REQUEST
Using the listing below, copy exactly the lines from the one containing "slot_reach = 6.0 * MM" to the one containing "obj.parent = empty", both lines included, and no others.

Stored entries:
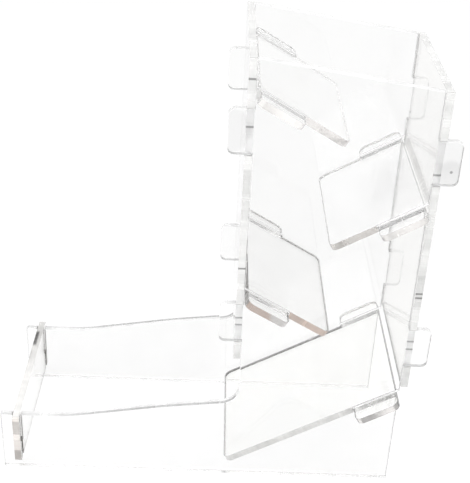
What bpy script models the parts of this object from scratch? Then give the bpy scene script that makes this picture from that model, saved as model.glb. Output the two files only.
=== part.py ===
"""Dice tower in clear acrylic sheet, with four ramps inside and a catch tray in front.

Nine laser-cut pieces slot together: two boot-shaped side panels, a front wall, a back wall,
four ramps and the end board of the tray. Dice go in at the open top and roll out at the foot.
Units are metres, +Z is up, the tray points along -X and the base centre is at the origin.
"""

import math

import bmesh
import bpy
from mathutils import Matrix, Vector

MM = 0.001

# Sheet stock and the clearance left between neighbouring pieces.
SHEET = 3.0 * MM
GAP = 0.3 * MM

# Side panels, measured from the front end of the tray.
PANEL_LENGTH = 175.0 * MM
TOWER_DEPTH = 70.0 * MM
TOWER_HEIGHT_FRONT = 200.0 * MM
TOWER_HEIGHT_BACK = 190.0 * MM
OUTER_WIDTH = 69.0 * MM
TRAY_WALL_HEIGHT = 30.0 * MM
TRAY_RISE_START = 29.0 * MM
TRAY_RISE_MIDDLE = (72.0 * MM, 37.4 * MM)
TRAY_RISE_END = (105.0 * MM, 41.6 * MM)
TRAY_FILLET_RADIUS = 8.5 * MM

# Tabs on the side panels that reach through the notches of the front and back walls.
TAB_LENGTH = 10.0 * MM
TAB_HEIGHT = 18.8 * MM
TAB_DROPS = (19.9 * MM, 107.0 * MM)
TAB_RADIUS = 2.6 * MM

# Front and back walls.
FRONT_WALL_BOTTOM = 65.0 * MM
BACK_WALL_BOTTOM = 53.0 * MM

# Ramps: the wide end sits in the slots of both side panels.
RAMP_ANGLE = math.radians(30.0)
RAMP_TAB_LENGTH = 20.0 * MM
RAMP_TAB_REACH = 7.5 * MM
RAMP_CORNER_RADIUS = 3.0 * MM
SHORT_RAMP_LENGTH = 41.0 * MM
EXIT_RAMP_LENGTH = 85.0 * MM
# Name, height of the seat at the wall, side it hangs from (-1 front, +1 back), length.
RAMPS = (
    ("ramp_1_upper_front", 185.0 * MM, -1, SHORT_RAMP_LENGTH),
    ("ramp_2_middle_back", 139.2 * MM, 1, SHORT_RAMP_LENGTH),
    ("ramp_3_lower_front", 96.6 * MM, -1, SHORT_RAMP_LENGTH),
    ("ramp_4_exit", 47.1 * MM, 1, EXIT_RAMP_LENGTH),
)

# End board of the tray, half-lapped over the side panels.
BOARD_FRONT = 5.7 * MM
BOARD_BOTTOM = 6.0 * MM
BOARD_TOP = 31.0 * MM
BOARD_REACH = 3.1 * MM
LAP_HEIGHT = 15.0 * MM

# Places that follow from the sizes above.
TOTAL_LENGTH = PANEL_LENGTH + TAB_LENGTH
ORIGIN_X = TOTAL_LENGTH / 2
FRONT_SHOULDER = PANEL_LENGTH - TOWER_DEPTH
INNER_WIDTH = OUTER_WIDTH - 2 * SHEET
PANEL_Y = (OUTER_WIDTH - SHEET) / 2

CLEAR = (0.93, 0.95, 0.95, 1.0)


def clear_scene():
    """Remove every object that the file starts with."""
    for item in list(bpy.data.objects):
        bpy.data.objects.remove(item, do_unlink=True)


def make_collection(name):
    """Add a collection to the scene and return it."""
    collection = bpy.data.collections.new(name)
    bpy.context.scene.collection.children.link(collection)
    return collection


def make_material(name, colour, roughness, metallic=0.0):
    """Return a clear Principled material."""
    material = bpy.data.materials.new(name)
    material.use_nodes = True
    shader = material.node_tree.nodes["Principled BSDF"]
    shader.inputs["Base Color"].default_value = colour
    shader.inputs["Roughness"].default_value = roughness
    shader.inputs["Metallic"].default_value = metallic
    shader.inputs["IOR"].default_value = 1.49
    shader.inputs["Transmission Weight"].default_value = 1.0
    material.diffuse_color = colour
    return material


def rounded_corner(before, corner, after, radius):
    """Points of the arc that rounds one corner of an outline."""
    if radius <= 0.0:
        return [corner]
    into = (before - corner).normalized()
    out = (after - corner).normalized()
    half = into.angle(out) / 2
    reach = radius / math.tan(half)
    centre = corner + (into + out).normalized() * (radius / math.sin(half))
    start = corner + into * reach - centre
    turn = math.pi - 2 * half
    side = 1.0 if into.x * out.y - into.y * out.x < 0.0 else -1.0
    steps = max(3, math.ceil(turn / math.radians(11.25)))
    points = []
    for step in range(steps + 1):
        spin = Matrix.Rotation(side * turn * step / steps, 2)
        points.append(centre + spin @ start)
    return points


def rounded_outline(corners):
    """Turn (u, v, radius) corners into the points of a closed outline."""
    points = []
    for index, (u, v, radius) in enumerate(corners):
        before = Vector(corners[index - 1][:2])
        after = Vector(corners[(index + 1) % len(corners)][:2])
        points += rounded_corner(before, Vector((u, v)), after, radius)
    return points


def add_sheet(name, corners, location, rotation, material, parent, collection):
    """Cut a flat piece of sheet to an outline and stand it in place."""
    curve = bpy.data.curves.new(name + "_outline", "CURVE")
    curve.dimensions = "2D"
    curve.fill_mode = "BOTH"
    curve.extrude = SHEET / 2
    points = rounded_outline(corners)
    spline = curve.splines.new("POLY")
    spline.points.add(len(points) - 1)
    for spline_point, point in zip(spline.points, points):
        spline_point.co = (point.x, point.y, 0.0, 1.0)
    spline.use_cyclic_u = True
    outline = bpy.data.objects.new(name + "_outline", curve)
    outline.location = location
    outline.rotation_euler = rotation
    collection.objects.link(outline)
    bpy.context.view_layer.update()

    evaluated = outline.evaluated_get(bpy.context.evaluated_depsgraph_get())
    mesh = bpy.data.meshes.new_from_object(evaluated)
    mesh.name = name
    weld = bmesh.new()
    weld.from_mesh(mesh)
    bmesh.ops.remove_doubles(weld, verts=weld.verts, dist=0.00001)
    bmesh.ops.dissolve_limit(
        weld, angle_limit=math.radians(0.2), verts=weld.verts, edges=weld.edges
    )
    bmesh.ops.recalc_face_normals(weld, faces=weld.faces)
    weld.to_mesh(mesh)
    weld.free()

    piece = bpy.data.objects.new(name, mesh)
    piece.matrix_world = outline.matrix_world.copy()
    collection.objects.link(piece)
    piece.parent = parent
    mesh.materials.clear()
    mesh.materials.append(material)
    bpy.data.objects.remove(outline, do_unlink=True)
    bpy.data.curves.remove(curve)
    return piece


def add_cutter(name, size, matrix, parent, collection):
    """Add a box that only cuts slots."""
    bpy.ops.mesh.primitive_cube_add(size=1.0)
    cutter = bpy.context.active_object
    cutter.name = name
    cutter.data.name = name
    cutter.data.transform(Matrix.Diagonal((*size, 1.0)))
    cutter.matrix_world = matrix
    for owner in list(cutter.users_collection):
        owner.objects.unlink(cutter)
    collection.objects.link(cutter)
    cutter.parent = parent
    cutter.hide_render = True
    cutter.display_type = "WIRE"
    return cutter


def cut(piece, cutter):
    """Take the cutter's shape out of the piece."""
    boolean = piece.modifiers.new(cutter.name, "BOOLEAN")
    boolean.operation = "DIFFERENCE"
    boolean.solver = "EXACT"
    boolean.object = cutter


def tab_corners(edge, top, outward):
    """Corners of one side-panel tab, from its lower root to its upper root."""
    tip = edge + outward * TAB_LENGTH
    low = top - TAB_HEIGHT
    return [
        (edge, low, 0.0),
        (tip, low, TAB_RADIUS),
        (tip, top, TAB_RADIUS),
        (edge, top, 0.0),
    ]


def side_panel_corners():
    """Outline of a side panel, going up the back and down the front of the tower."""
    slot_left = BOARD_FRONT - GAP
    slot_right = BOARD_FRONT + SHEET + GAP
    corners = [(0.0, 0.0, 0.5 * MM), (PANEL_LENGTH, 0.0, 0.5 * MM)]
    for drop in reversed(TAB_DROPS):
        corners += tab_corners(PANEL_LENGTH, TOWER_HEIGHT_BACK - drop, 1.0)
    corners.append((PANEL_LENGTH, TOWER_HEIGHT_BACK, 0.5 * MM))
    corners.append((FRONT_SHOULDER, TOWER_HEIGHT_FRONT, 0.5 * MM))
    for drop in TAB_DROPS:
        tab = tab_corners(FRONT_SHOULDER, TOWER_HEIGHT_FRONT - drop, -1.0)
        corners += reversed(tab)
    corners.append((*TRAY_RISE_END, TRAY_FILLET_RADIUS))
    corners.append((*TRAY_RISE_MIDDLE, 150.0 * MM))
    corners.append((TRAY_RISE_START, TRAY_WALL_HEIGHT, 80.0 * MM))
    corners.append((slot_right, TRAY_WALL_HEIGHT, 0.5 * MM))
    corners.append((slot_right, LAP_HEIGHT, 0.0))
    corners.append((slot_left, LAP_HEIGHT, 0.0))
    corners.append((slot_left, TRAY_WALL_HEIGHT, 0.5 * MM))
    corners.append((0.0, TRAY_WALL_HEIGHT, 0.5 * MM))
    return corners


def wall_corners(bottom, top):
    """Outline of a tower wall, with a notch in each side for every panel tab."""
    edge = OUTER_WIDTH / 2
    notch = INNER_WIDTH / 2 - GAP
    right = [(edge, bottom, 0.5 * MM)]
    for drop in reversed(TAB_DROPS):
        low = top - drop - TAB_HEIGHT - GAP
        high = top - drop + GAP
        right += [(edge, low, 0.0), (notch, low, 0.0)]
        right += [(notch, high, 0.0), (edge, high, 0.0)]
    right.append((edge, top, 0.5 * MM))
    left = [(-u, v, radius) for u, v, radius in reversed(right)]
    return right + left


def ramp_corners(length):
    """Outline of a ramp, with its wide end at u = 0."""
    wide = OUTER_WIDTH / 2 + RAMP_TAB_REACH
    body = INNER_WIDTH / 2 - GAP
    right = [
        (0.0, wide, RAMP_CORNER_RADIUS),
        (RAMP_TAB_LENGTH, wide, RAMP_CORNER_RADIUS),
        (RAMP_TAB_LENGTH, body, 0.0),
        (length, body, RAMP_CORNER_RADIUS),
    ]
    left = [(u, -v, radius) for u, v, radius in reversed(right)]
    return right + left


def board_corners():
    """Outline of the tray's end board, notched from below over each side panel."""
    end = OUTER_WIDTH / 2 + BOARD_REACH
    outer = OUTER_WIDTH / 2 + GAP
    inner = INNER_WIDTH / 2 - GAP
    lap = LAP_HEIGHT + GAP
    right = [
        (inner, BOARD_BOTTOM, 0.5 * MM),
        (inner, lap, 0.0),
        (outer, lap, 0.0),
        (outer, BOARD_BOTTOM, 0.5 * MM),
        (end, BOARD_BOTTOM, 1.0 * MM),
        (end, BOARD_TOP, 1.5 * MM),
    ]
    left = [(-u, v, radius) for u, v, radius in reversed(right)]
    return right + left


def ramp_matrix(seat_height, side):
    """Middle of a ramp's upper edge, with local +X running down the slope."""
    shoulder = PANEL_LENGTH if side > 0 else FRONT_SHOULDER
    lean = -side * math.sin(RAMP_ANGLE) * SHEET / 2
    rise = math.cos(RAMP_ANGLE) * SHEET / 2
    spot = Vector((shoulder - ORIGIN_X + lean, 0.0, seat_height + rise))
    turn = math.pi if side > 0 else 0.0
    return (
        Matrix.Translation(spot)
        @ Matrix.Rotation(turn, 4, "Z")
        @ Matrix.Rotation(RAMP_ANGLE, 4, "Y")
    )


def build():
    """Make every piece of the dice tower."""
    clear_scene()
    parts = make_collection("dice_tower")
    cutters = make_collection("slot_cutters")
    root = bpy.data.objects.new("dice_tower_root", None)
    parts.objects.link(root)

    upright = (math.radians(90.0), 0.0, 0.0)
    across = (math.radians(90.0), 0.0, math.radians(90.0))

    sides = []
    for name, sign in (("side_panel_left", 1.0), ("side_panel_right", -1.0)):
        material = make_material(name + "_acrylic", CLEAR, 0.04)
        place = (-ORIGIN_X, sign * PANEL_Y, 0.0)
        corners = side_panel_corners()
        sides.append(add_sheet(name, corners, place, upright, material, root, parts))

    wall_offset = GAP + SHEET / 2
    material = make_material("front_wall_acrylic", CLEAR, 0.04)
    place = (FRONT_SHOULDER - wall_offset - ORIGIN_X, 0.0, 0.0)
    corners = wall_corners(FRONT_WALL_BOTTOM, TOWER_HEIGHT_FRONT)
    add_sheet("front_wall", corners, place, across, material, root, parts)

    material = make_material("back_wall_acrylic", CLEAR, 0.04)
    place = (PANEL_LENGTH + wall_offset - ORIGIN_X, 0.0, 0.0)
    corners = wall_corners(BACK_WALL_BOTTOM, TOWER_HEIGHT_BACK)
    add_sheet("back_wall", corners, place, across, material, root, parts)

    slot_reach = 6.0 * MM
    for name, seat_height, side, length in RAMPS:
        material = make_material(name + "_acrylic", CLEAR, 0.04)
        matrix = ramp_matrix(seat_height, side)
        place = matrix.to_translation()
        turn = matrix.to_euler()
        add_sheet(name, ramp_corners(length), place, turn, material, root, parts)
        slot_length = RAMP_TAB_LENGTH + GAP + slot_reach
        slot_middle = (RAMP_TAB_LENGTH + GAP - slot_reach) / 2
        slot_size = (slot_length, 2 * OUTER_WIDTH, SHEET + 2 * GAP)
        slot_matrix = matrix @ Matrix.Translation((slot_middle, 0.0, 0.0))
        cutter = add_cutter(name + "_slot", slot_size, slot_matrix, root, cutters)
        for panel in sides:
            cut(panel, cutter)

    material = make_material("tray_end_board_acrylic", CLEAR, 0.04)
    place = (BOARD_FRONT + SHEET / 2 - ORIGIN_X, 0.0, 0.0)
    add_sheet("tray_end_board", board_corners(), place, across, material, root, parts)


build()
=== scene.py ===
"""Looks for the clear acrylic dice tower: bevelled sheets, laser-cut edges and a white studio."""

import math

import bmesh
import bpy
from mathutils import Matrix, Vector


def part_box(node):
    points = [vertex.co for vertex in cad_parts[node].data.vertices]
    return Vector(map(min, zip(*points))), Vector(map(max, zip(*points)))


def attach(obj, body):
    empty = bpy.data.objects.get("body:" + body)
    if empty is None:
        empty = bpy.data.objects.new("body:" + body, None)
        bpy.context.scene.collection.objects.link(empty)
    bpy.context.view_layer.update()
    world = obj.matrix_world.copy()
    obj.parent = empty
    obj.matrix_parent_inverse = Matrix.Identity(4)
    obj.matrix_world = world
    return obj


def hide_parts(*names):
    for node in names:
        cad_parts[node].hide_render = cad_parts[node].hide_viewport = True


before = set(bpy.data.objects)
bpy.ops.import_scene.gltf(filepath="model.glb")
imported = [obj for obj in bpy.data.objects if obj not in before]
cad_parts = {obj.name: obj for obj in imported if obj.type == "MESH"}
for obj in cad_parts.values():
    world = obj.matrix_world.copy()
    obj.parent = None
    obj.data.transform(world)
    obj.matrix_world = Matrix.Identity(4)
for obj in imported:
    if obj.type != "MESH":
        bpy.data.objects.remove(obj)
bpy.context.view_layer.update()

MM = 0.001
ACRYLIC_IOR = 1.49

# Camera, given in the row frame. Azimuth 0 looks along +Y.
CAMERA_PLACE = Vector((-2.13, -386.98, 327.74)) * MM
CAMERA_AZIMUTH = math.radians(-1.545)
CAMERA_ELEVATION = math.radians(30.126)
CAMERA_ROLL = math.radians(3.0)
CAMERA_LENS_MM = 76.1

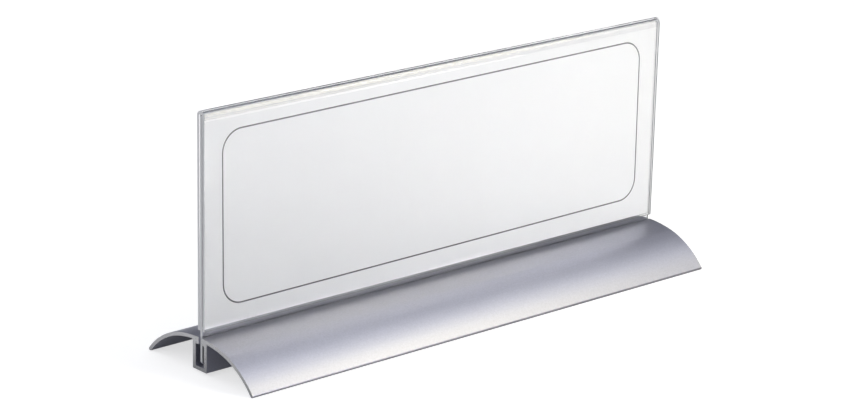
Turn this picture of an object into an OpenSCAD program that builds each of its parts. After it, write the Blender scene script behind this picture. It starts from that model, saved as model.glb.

OUTPUT FOR THIS TASK
    slot_reach = 6.0 * MM
    for name, seat_height, side, length in RAMPS:
        material = make_material(name + "_acrylic", CLEAR, 0.04)
        matrix = ramp_matrix(seat_height, side)
        place = matrix.to_translation()
        turn = matrix.to_euler()
        add_sheet(name, ramp_corners(length), place, turn, material, root, parts)
        slot_length = RAMP_TAB_LENGTH + GAP + slot_reach
        slot_middle = (RAMP_TAB_LENGTH + GAP - slot_reach) / 2
        slot_size = (slot_length, 2 * OUTER_WIDTH, SHEET + 2 * GAP)
        slot_matrix = matrix @ Matrix.Translation((slot_middle, 0.0, 0.0))
        cutter = add_cutter(name + "_slot", slot_size, slot_matrix, root, cutters)
        for panel in sides:
            cut(panel, cutter)

    material = make_material("tray_end_board_acrylic", CLEAR, 0.04)
    place = (BOARD_FRONT + SHEET / 2 - ORIGIN_X, 0.0, 0.0)
    add_sheet("tray_end_board", board_corners(), place, across, material, root, parts)


build()
=== scene.py ===
"""Looks for the clear acrylic dice tower: bevelled sheets, laser-cut edges and a white studio."""

import math

import bmesh
import bpy
from mathutils import Matrix, Vector


def part_box(node):
    points = [vertex.co for vertex in cad_parts[node].data.vertices]
    return Vector(map(min, zip(*points))), Vector(map(max, zip(*points)))


def attach(obj, body):
    empty = bpy.data.objects.get("body:" + body)
    if empty is None:
        empty = bpy.data.objects.new("body:" + body, None)
        bpy.context.scene.collection.objects.link(empty)
    bpy.context.view_layer.update()
    world = obj.matrix_world.copy()
    obj.parent = empty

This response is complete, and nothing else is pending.